--- Start ---

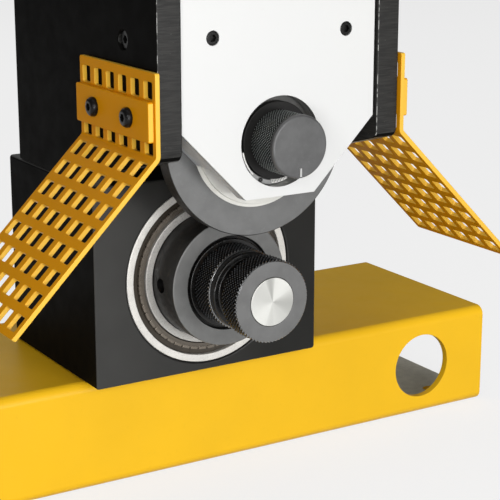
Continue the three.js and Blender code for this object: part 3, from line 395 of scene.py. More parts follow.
def black_finish(name, level, specular):
    """Satin black paint with lighter rubbed clouds and pale dust specks."""
    colour = (level, level * 0.97, level * 0.9)
    f = Finish(name, colour, 0.46, specular=specular)
    f.tint(f.spread(f.noise(55), 0.35, 0.7), scaled(colour, 1.25))
    f.tint(f.spread(f.noise(1.4, detail=5), 0.66, 0.75, 0, 0.5), scaled(colour, 2.0))
    f.shine(f.noise(9), 0.42, 0.54)
    return f.bump(f.noise(0.9, detail=1), 0.25, 0.05).material


def block_finish():
    """The bearing block's satin black, painted greyer to the left: a painted sheen that stands in for the
    lamps' reflection.
    """
    f = Finish("block_black", (0.006, 0.0058, 0.0046), 0.38, specular=0.22)
    place = f.add("ShaderNodeSeparateXYZ")
    f.link(f.where, place.inputs[0])
    # Painted sheen: the colour grows greyer towards the left, where the lamps' reflection falls.
    f.tint(f.spread(f.math("MULTIPLY", place.outputs["X"], -1.0), -0.05, 0.065), (0.044, 0.0436, 0.041))
    f.tint(f.spread(f.noise(30, detail=4), 0.4, 0.75, 0, 0.3), (0.02, 0.0197, 0.018))
    f.tint(f.spread(f.noise(1.4, detail=5), 0.66, 0.75, 0, 0.5), (0.04, 0.039, 0.036))
    f.shine(f.noise(9), 0.34, 0.46)
    return f.bump(f.noise(0.9, detail=1), 0.25, 0.05).material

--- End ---

### GIVEN REQUEST
Take the data above and return it exactly.

### EXERCISE RESPONSE
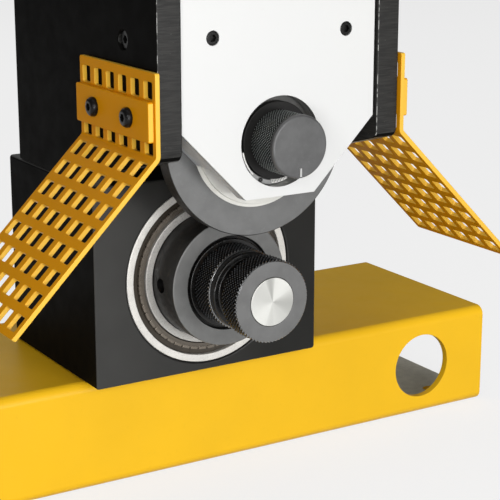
Continue the three.js and Blender code for this object: part 3, from line 395 of scene.py. More parts follow.
def black_finish(name, level, specular):
    """Satin black paint with lighter rubbed clouds and pale dust specks."""
    colour = (level, level * 0.97, level * 0.9)
    f = Finish(name, colour, 0.46, specular=specular)
    f.tint(f.spread(f.noise(55), 0.35, 0.7), scaled(colour, 1.25))
    f.tint(f.spread(f.noise(1.4, detail=5), 0.66, 0.75, 0, 0.5), scaled(colour, 2.0))
    f.shine(f.noise(9), 0.42, 0.54)
    return f.bump(f.noise(0.9, detail=1), 0.25, 0.05).material


def block_finish():
    """The bearing block's satin black, painted greyer to the left: a painted sheen that stands in for the
    lamps' reflection.
    """
    f = Finish("block_black", (0.006, 0.0058, 0.0046), 0.38, specular=0.22)
    place = f.add("ShaderNodeSeparateXYZ")
    f.link(f.where, place.inputs[0])
    # Painted sheen: the colour grows greyer towards the left, where the lamps' reflection falls.
    f.tint(f.spread(f.math("MULTIPLY", place.outputs["X"], -1.0), -0.05, 0.065), (0.044, 0.0436, 0.041))
    f.tint(f.spread(f.noise(30, detail=4), 0.4, 0.75, 0, 0.3), (0.02, 0.0197, 0.018))
    f.tint(f.spread(f.noise(1.4, detail=5), 0.66, 0.75, 0, 0.5), (0.04, 0.039, 0.036))
    f.shine(f.noise(9), 0.34, 0.46)
    return f.bump(f.noise(0.9, detail=1), 0.25, 0.05).material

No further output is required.